Firstly, what exactly are end-to-end encryption and differential privacy?
What is End-to-end Encryption?
End-to-end encryption (E2EE) is a popular privacy technology for instant-messaging services. With this technology, only the communicating users can read the messages. Technically speaking, this works by encoding the sender’s message in such a way that only the receiver has the key to decode it.
Just in the past three years, various messaging apps have implemented end-to-end encryption. Notably, this shield not only protects users from external eavesdroppers, but also ensures that even the company offering the instant-messaging service cannot access the data.
What is Differential Privacy?
Intuitively, differential privacy is a technique that can reveal interesting patterns in a large dataset, while still protecting privacy of individual data entries.
To understand the technique, consider a database of salaries of all Software Engineers in the Silicon Valley. Let us say that an analyst is allowed to access the average of the salaries. Denote the average value by avg1. Let us say that a new item v is added to the database; let the new average be avg2. The analyst can easily decode what v is, just by knowing avg1 and avg2. [v = avg2 * (N+1) – avg1 * N], where N is the total number of salaries in the original database.
Differential privacy avoids such scenarios. More specifically, differential privacy is a statistical learning tool that works by adding carefully computed mathematical noise to the statistical aggregate. In the above example, the noise term added to the average salary does not allow the analyst to learn information about the exact salary of any individual software engineer. The noise term is large enough to mask individual data items, but small enough to allow any patterns in the dataset to appear.

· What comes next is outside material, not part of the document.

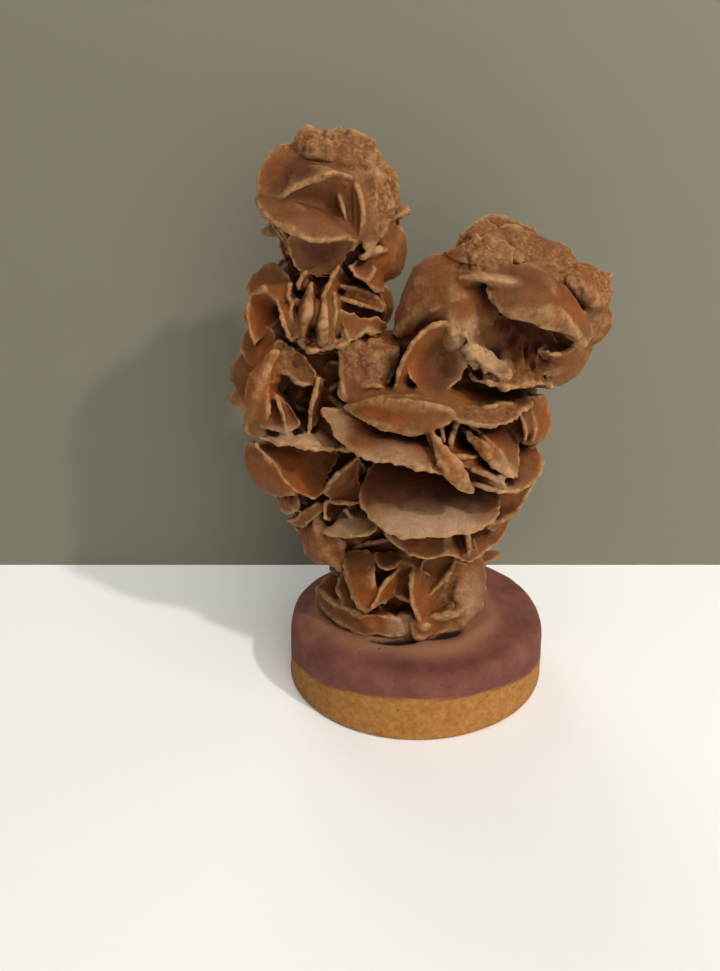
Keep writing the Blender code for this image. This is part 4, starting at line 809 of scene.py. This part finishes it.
def smooth_noise(points, size, seed):
    """Smooth noise from about -1 to 1 whose lumps are about one size across."""
    place = points / size
    low = np.floor(place)
    part = place - low
    part = part * part * (3 - 2 * part)
    total = np.zeros(len(points))
    for dx in (0, 1):
        for dy in (0, 1):
            for dz in (0, 1):
                weight = np.ones(len(points))
                for axis, step in enumerate((dx, dy, dz)):
                    weight = weight * (part[:, axis] if step else 1 - part[:, axis])
                total += weight * lattice_value(low + (dx, dy, dz), seed)
    return total


def rough_noise(points, size, seed, octaves):
    """Several sizes of smooth noise, each half the last one's size and strength."""
    total = np.zeros(len(points))
    for octave in range(octaves):
        total += smooth_noise(points, size / 2 ** octave, seed + octave) / 2 ** octave
    return total


def raised(points, relief, seed=0):
    """How far a relief stands out at each point."""
    noise = rough_noise(points, relief.width, seed + relief.seed, relief.octaves)
    return relief.rise * noise - relief.sink


def folded(points, relief, seed=0):
    """The same for a relief of round lumps with sharp creases between them."""
    noise = rough_noise(points, relief.width, seed + relief.seed, relief.octaves)
    return relief.rise * np.abs(noise) - relief.sink


def smooth_step(values, low, high):
    """0 below low, 1 above high, and an even S between them."""
    share = np.clip((values - low) / (high - low), 0.0, 1.0)
    return share * share * (3 - 2 * share)


# ---- Blades.
def unit(vectors):
    return vectors / np.maximum(np.linalg.norm(vectors, axis=-1, keepdims=True), 1e-9)


def even_way(i, count):
    """One of a count of directions that are spread evenly all round."""
    z = 1 - 2 * (i + 0.5) / count
    flat = math.sqrt(1 - z * z)
    return flat * math.cos(GOLDEN_TURN * i), flat * math.sin(GOLDEN_TURN * i), z


def outline_factor(angle, phase):
    """How far a lens's uneven outline stands in or out at an angle."""
    factor = 1.0
    for height, count, turn in OUTLINE_WAVES:
        factor = factor + height * np.sin(count * angle + turn * phase)
    return factor


def half_thickness(thick, shares):
    """Half of a blade's thickness at shares of the way from its middle to its rim."""
    lens = thick / 2 * THICKER * np.maximum(0.0, 1 - shares ** LENS_POWER) ** LENS_FULLNESS
    bead = BEAD_RISE * np.exp(-(((shares - BEAD_PLACE) / BEAD_WIDTH) ** 2))
    return np.maximum(RIM_WIDTH / 2, lens) + bead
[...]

Differential Privacy to Protect User Privacy
Until recently, differential privacy had been a topic of theoretical research without much application in real-world scenarios. Clearly, differential privacy can bring a significant value to the table: In the today’s consumer-driven economy, it’s crucial for businesses to learn and adapt to consumer behavior. Thus, collecting and studying patterns in consumer data has become key ingredient for success survival. The ability to extract patterns from large datasets, while still protecting privacy of individual data points seems to be a boon.
An application of differential privacy: Consider a company C providing an end-to-end encrypted instant-messaging service. A desirable feature of an instant-messaging service is smart autocomplete. To provide this feature, all the data that C needs is just the English dictionary. Now, consider a smart autocomplete feature that also suggests trending slangs even before you have heard of those slangs. Note that the suggestions are specifically based on a population’s messaging behavior. So, clearly, this feature needs consumer data. In such a case, differential privacy might be used to collect and process consumer data, while still preserving individual privacy.
Methodologies for implementing differential privacy: Unfortunately, differential privacy had been confined only to theoretical research, and there isn’t much work on how to employ this in practice. Thus, the exact methodologies of implementing this technology large scale is unclear. A specific interesting question is what exact methodology one should use to sample the noise terms. There are two major methodologies in the literature:
- A prevalent methodology is to first collect the exact data points, compute an aggregate (such as, total count or average) of the collected data points, and then add noise to the aggregate. This necessitates the users sending their exact information to the company C. Thus, while this methodology protects user privacy from the public, the company still gets access to the exact user information. This is undesirable.
- Thankfully, there is another methodology which, although less prevalent, seems to fit the bill: It involves adding noise to the data points at the user end before the data is collected and sent to C’s cloud storage. Then C would aggregate the noised data points. This helps preserve some privacy from C too. A significant research in this area came from Google Research —RAPPOR methodology, and it involves the so-called tools of ‘hashing’ and ‘sub-sampling’.
However, the devil is in the details.
The Devil in the Details
Detail 1: RAPPOR-like techniques would require C to know a set of candidate strings of which C is computing the usage frequency. For concreteness, in the case of trending slangs, C would actually need to know the slangs, that the users are sending through the messaging service, to determine the frequency.
Detail 2: Recall that the conversations are end-to-end encrypted. Also recall that the objective of end-to-end encryption is to have no door through which C can obtain user data (so that C may not be coerced to reveal user data even by government surveillance warrants).
The devil: Detail 1 implied that C needs to look into user data, Detail 2 recalled that the data is already encrypted. In other words, to learn the candidate strings used in differential privacy techniques, the company may need to see the unencrypted content of individuals’ conversations, which is against the very intention of end-to-end encryption.
This shows that the two privacy technologies fundamentally tussle with each other. In fact, we have seen that one can seriously backpedal the other. Thus, any methodology that will make these privacy technologies work together will be incredibly non-trivial and ground-breaking.
In summary, although end-to-end encryption and differential privacy offer strong user privacy protection, these two technologies interact in interesting ways, one fundamentally backpedaling the effect of the other. In this light, while differential privacy is a promising tool, implementing and deploying it while retaining the privacy of end-to-end encryption is challenging.